Juden hatten Sondersteuern zu zahlen, sie durften nicht am öffentlichen Leben teilnehmen, nicht in Theater, Konzerte, Kinos usw., durften nur von 4 bis 5 Uhr nachmittags einkaufen, zu bestimmten Zeiten durften sie gar nicht mehr auf die Straße. Wertgegenstände mussten abgegeben werden, desgleichen Elektrogeräte. Herbert lieferte Silberbesteck für 12 Personen, Schmuck und zwei silberne Schabbat-Leuchter ab. Auch Radio, Staubsauger, Bügeleisen und sein Fahrrad konnte er nicht behalten. Juden durften Verkehrsmittel nur beschränkt benutzen, ab 1. September 1941 mussten sie den Judenstern tragen. Dies nur eine Auswahl der Maßnahmen, die Juden das Leben unerträglich machen sollten.
Zudem wurden Juden zur Zwangsarbeit herangezogen. Herbert bezeichnete sich als „früher Drogist, jetzt Arbeiter“, und zwar bei Kaufmann Christian Fortmann. Obwohl nicht klar ist, welcher Branche dieser Kaufmann angehörte, ist es sehr wahrscheinlich, dass es sich hier um Zwangsarbeit handelte. Gertrud konnte ihre Stelle bei der Kleiderkammer der Reichsvereinigung der Juden behalten.

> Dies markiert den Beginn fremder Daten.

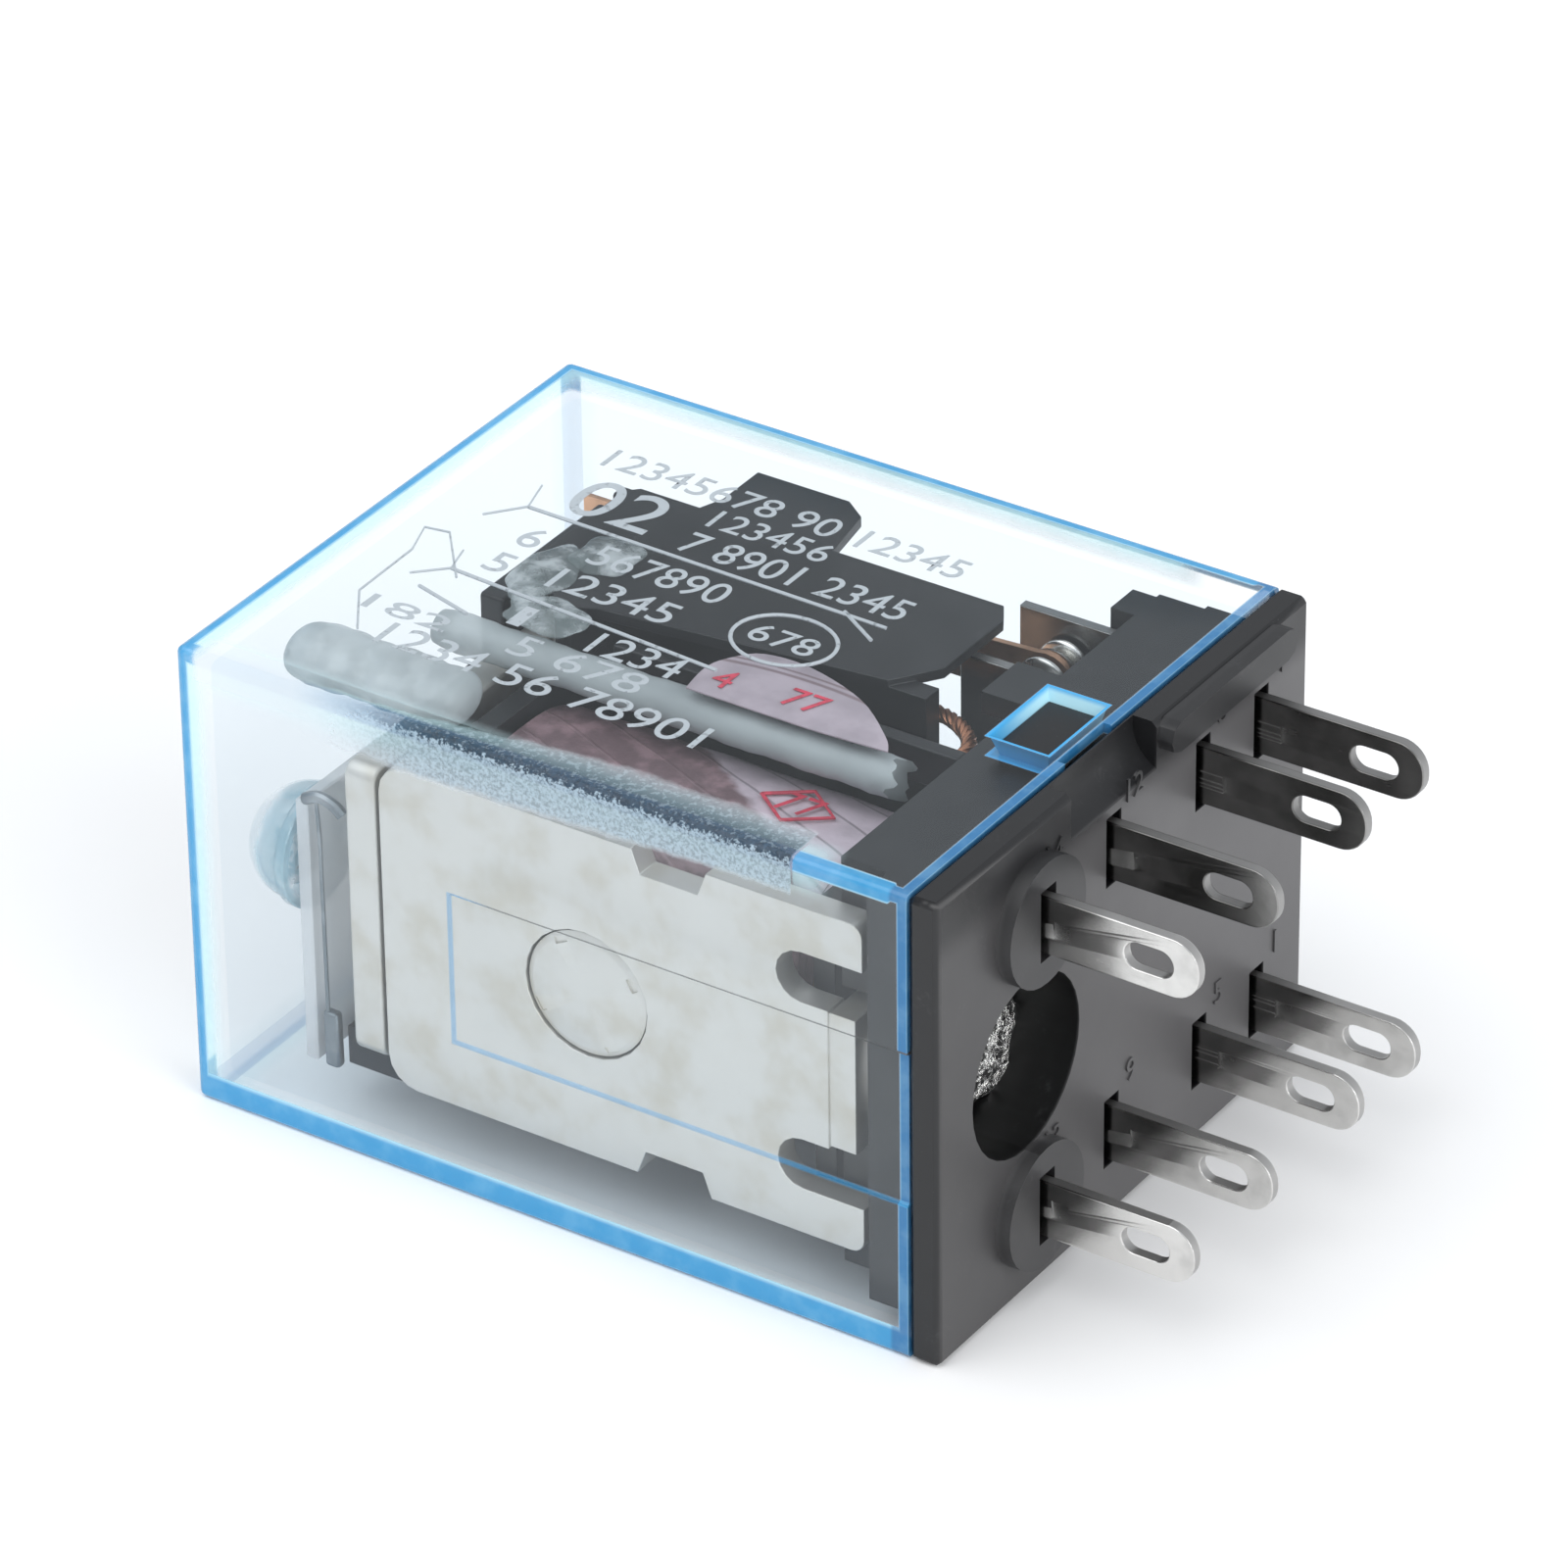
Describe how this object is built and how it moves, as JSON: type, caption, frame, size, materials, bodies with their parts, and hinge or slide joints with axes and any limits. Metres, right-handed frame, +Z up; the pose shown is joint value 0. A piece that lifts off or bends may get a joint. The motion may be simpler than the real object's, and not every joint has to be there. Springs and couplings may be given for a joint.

Im Mai 1942 bekamen Herbert und Gertrud Nachricht, dass sie zur „Abwanderung“, sprich Deportation vorgesehen seien und dass sie die „Vermögenserklärung“ auszufüllen hätten. In ihr hatten Juden bis zur letzten noch in ihrem Besitz befindlichen Socke anzugeben, damit dann alles, wie ihnen kurz vor der Deportation ganz offiziell per Zustellungsurkunde verkündet wurde, vom Deutschen Reich beschlagnahmt werden könne. Herbert und Gertrud unterzeichneten ihre Erklärung am 11. Mai, wahrscheinlich waren sie da schon in einem Sammellager interniert. Viel anzugeben hatten sie nicht mehr. Einige Kleider, 30.-RM Kaution bei Gasag und Bewag, der größte Posten waren die Möbel der Wohnung, die ein Gerichtsvollzieher später ziemlich willkürlich auf 290.- RM taxierte – wobei sein Inventar auffällig weniger Möbel und Gegenstände aufzählt als in der Vermögenserklärung angegeben.